Contemporaneamente correggere le situazioni esterne con azioni pratiche; e…sapete qual’è il miglior strumento pratico per apportare cambiamenti? Prendere decisioni!
Ecco questa è una capacità importante che dovrebbe essere appresa a scuola; prendere decisioni sulla base del “principio di realtà” e attenervisi coerentemente. Vi ho rivelato un grande segreto che le persone di successo sanno.
Però volendo fornire un metodo più spicciolo e autogestito, proprio di sopravvivenza pratica, consiglierei di partire in modo deciso affrontando i problemi di vita reale, uno ad uno, implacabilmente, a partire da quello più facile e risolvibile a quello più difficile.
Indico questo metodo, contrariamente a quello di partire dal centro di sé (che implicherebbe la psicoterapia), perché può essere, e anche diventare, uno stile di vita attivo e positivo, inoltre è abbordabile.
Se affrontiamo e risolviamo i singoli problemi pratici di vita, ci abitueremo gradualmente, ad essere costruttivi e ne avremo un benefico ritorno anche interiore.
La nostra percezione di autoefficacia migliorerà; acquisiremo autostima e sicurezza, e senso di sé forte.

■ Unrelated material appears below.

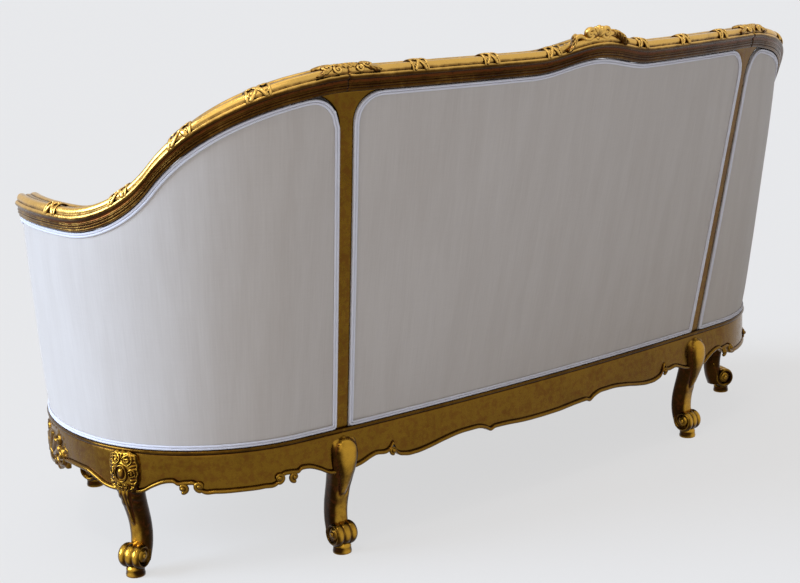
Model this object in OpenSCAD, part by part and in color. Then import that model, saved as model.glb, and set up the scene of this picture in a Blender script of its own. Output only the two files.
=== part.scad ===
// Cabriole sofa with a carved show-wood frame, seen as a basket in plan: the back, the
// wings and the arms are one curved wall that stands on curved seat rails and eight legs.
// The floor is z = 0, the sofa faces -Y, and the sitter's left is +X.

/* [Seat plan] */
// Width of the seat frame at its widest
seat_width = 1955; // [1850:5:2100]
// Radius of the almost straight back
back_radius = 8400; // [7600:100:9500]
// Radius of the rounded back corners
corner_radius = 330; // [300:5:360]
// Radius of the sides
side_radius = 485; // [465:5:510]
// Direction that the wall faces where the corner passes into the side, in degrees
side_heading = 85; // [82:1:88]
// Direction that the side faces at the front corner legs, in degrees
front_heading = 152.4; // [150:0.2:154]
// How far the front rail bows out at its middle
front_bow = 35; // [20:1:50]

/* [Heights] */
// Height of the top edge of the seat rails
seat_rail_top = 279; // [265:1:290]
// Height of the top of the crest rail
crest_top = 1033; // [1000:1:1060]
// Height of the top of the arm rails
arm_top = 770; // [755:1:790]
// Rise of the crest rail at its middle
crest_hump = 22; // [10:1:30]
// Half width of the crest rail's rise
hump_reach = 175; // [150:5:220]

/* [Wall shape] */
// Outward slope of the back at its middle, as run over rise
back_slope = 0.243; // [0.2:0.005:0.27]
// Outward slope of the arms, as run over rise
arm_slope = 0.072; // [0.05:0.002:0.09]
// Way along the wall over which the slope passes from back to arm
slope_run = 1300; // [1200:10:1400]
// Way along the wall from the middle to where the crest starts to sweep down
sweep_start = 600; // [585:5:620]
// Way along the wall that the sweep down to the arm takes
sweep_run = 515; // [490:5:540]
// Radius of the sweep's upper, outward curve
shoulder_radius = 408; // [380:2:430]

/* [Places along the wall] */
// From the middle to the back legs and the feet of the back posts
back_leg_way = 564; // [550:2:580]
// From the middle to the side legs
side_leg_way = 1040; // [1020:2:1060]
// From the middle of the back to the feet of the arm supports
arm_support_way = 1490; // [1475:5:1505]
// From the middle of the front to the middle front legs
front_leg_way = 245; // [220:5:270]
// Way that a back post leans sideways between seat rail and crest rail
post_splay = 42; // [30:1:50]

/* [Frame sections] */
// Depth of a seat rail, top edge to lowest edge
rail_depth = 97; // [90:1:105]
// Thickness of a seat rail behind the wall line
rail_back = 28; // [24:1:32]
// How far a seat rail's face stands proud of the wall line
rail_face = 4; // [2:0.5:6]
// How far the seat rail's beads stand proud of its face
rail_bead = 4; // [2:0.5:5]
// Height of the seat rail's beads
rail_bead_height = 9; // [7:0.5:11]
// Visible width of a back post
post_width = 31; // [27:1:35]
// Width of a back post behind the fabric
post_base_width = 62; // [56:1:70]
// Height of the crest and arm moulding
moulding_height = 49; // [44:1:54]
// Depth of the crest and arm moulding
moulding_depth = 60; // [54:1:66]
// How far the moulding stands proud of the wall line
moulding_proud = 14; // [11:1:16]
// Width of an arm support
support_width = 46; // [40:1:50]
// Way that an arm support sweeps back from seat rail to arm
support_sweep = 153; // [140:1:160]

/* [Legs] */
// Drop from the top edge of the seat rails to the top of the knees
knee_drop = 17; // [16:1:29]
// Width of a leg at the knee
knee_width = 66; // [60:1:72]
// Depth of a leg at the knee
knee_depth = 48; // [44:1:48]
// Width of a leg at the ankle
ankle_width = 45; // [40:1:50]
// Depth of a leg at the ankle
ankle_depth = 42; // [38:1:46]
// Radius of the scroll at the foot
scroll_radius = 27; // [24:0.5:29]
// Height of the turned pad under the scroll
pad_height = 17; // [14:1:20]
// Radius of the turned pad
pad_radius = 20; // [18:0.5:23]

/* [Upholstery] */
// Thickness of an outside panel
panel_thickness = 5; // [4:0.5:6]
// Rise of an outside panel at its middle
panel_crown = 5; // [2:0.5:8]
// Radius of a panel's upper corners
panel_corner = 62; // [50:1:70]
// Width of the double welt round each outside panel
welt_width = 10; // [8:0.5:12]
// Height of the double welt over the panel
welt_height = 4.5; // [3.5:0.5:5]
// Thickness of the inside padding at its edges
pad_edge = 12; // [8:1:16]
// Rise of the inside padding at its middle
pad_crown = 42; // [30:1:50]
// Height of the sprung seat over the seat rails, at its edge
deck_height = 56; // [46:1:64]
// Thickness of the seat cushion at its border
cushion_border = 88; // [76:1:100]
// Rise of the cushion's top at its middle
cushion_crown = 20; // [12:1:26]

/* [Seat springs] */
// Number of springs in each of the two rows
spring_count = 5; // [4:1:6]
// Outer radius of a spring at its ends
spring_radius = 42; // [36:1:48]
// Diameter of the spring wire
spring_wire = 4; // [3.5:0.5:5]
// Turns in a spring
spring_turns = 3; // [3:1:4]

/* [Hidden] */

// Gaps and cutting values
flat_gap = 0.3;
layer_gap = 0.8;
curve_gap = 1.7;
seam_gap = 1.2;
overrun = 2;
fine_sides = 48;
coarse_sides = 12;
degree = 180 / PI;
leg_height = seat_rail_top - knee_drop;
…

A questo punto, anche il movimento autoricostruttivo interno si ravvierà e si avranno sincronizzazioni tra interno ed esterno e la sinergia sarà massima. Ci saranno importanti cambiamenti.
Detto questo, pensate come potrebbe essere ancora più veloce il cambiamento in positivo, associando anche un percorso di psicoterapia che amplificherebbe ulteriormente le onde benefiche aiutando la persona a “centrarsi”.